[START OF Source material]

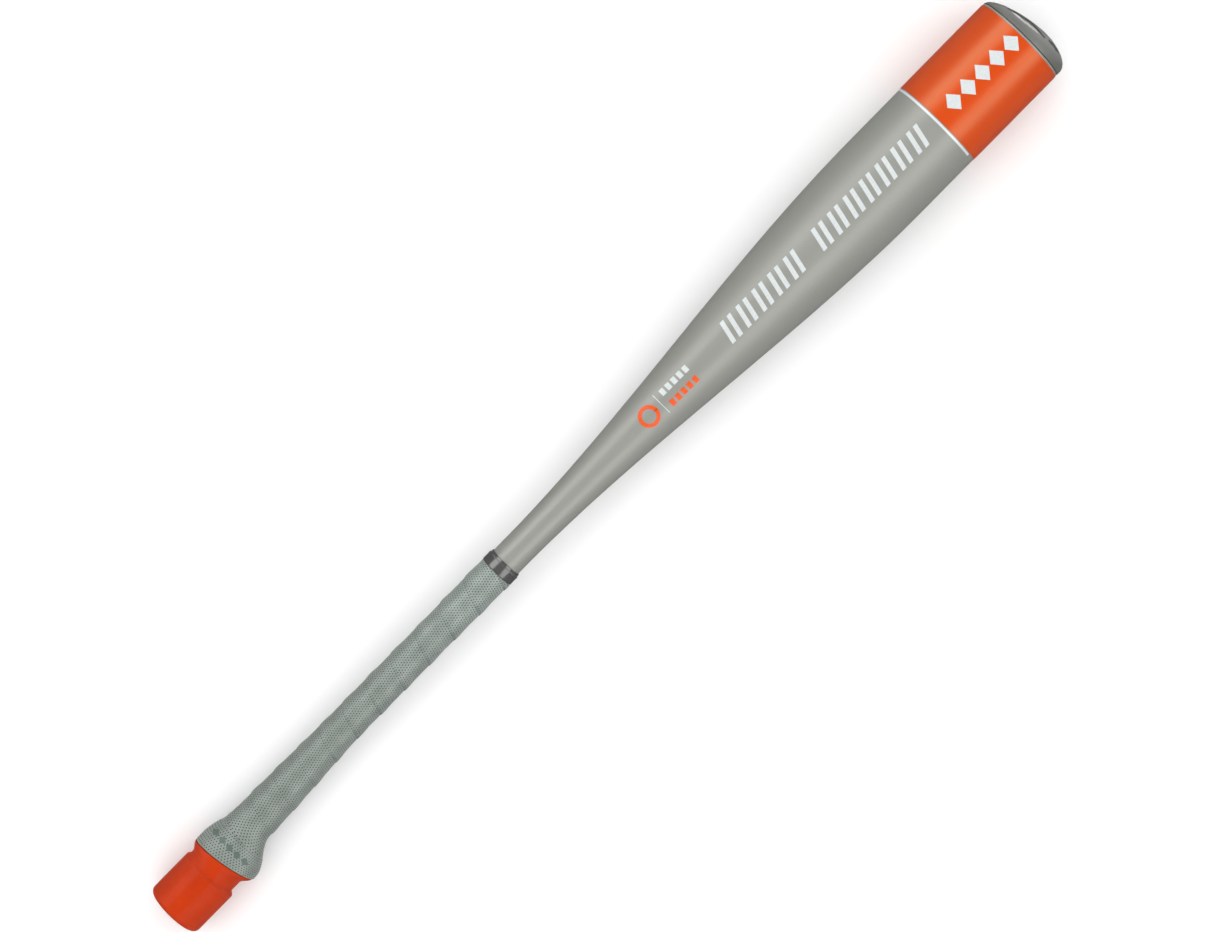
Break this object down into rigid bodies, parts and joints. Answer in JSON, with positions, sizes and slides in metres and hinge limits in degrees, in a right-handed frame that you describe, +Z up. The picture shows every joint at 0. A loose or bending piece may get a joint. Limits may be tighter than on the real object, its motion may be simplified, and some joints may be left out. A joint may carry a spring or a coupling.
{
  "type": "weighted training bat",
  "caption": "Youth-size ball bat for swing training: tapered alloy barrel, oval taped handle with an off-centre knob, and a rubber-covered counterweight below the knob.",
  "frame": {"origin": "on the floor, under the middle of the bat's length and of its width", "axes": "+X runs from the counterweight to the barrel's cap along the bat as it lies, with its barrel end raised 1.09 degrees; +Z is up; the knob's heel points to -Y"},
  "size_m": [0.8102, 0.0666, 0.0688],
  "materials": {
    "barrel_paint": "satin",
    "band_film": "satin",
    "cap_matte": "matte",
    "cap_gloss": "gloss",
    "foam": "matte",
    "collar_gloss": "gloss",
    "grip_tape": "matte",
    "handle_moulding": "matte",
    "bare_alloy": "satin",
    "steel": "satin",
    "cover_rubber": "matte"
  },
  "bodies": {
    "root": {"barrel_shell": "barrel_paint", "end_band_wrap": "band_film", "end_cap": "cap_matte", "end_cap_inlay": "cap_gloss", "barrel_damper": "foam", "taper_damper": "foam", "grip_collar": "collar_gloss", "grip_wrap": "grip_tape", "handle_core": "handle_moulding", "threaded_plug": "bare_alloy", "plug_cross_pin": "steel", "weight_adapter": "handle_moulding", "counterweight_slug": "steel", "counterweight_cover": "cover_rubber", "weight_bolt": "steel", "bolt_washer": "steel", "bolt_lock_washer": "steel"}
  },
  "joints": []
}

[END OF Source material]

## Exercise directions
Take the lines above and print them exactly.

## Answer below
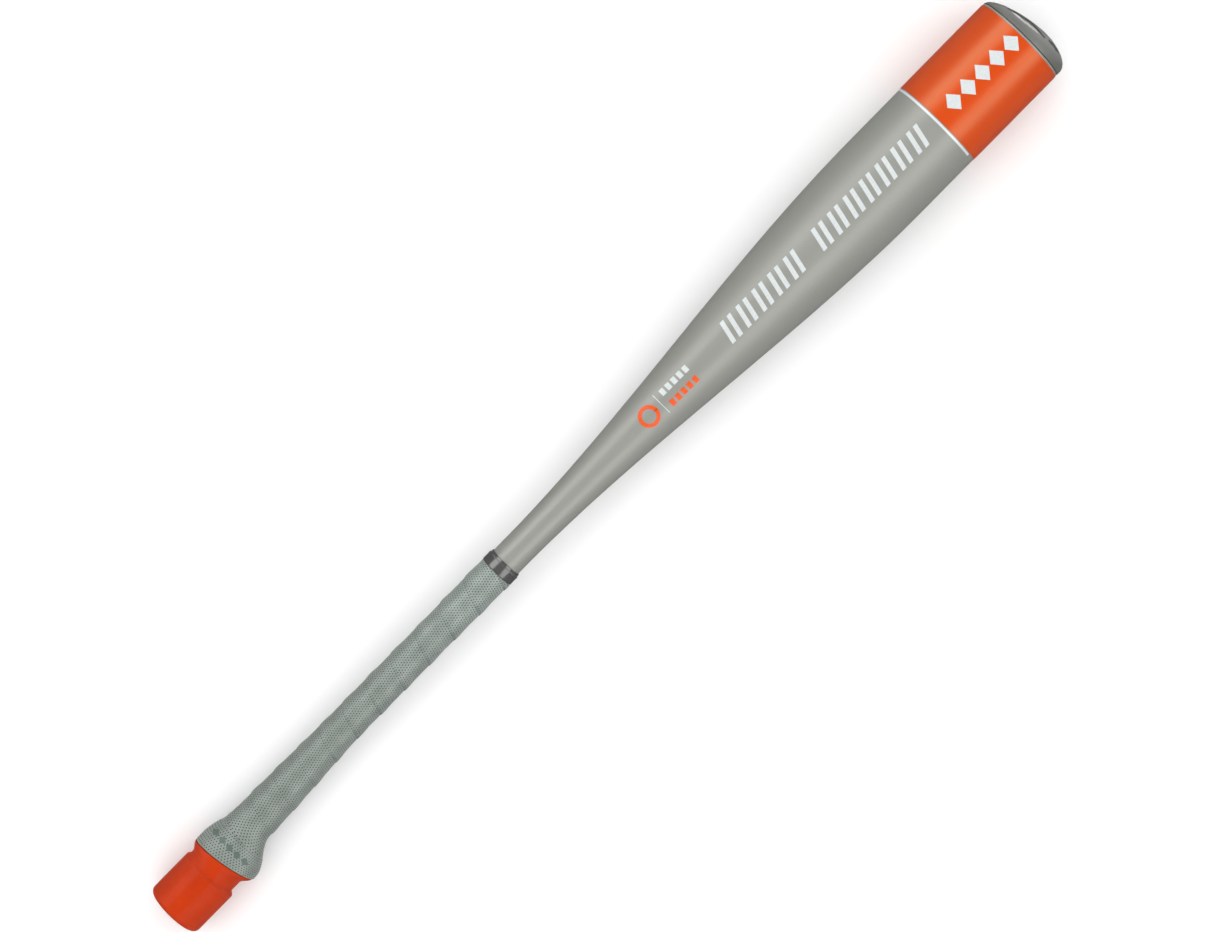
Break this object down into rigid bodies, parts and joints. Answer in JSON, with positions, sizes and slides in metres and hinge limits in degrees, in a right-handed frame that you describe, +Z up. The picture shows every joint at 0. A loose or bending piece may get a joint. Limits may be tighter than on the real object, its motion may be simplified, and some joints may be left out. A joint may carry a spring or a coupling.
{
  "type": "weighted training bat",
  "caption": "Youth-size ball bat for swing training: tapered alloy barrel, oval taped handle with an off-centre knob, and a rubber-covered counterweight below the knob.",
  "frame": {"origin": "on the floor, under the middle of the bat's length and of its width", "axes": "+X runs from the counterweight to the barrel's cap along the bat as it lies, with its barrel end raised 1.09 degrees; +Z is up; the knob's heel points to -Y"},
  "size_m": [0.8102, 0.0666, 0.0688],
  "materials": {
    "barrel_paint": "satin",
    "band_film": "satin",
    "cap_matte": "matte",
    "cap_gloss": "gloss",
    "foam": "matte",
    "collar_gloss": "gloss",
    "grip_tape": "matte",
    "handle_moulding": "matte",
    "bare_alloy": "satin",
    "steel": "satin",
    "cover_rubber": "matte"
  },
  "bodies": {
    "root": {"barrel_shell": "barrel_paint", "end_band_wrap": "band_film", "end_cap": "cap_matte", "end_cap_inlay": "cap_gloss", "barrel_damper": "foam", "taper_damper": "foam", "grip_collar": "collar_gloss", "grip_wrap": "grip_tape", "handle_core": "handle_moulding", "threaded_plug": "bare_alloy", "plug_cross_pin": "steel", "weight_adapter": "handle_moulding", "counterweight_slug": "steel", "counterweight_cover": "cover_rubber", "weight_bolt": "steel", "bolt_washer": "steel", "bolt_lock_washer": "steel"}
  },
  "joints": []
}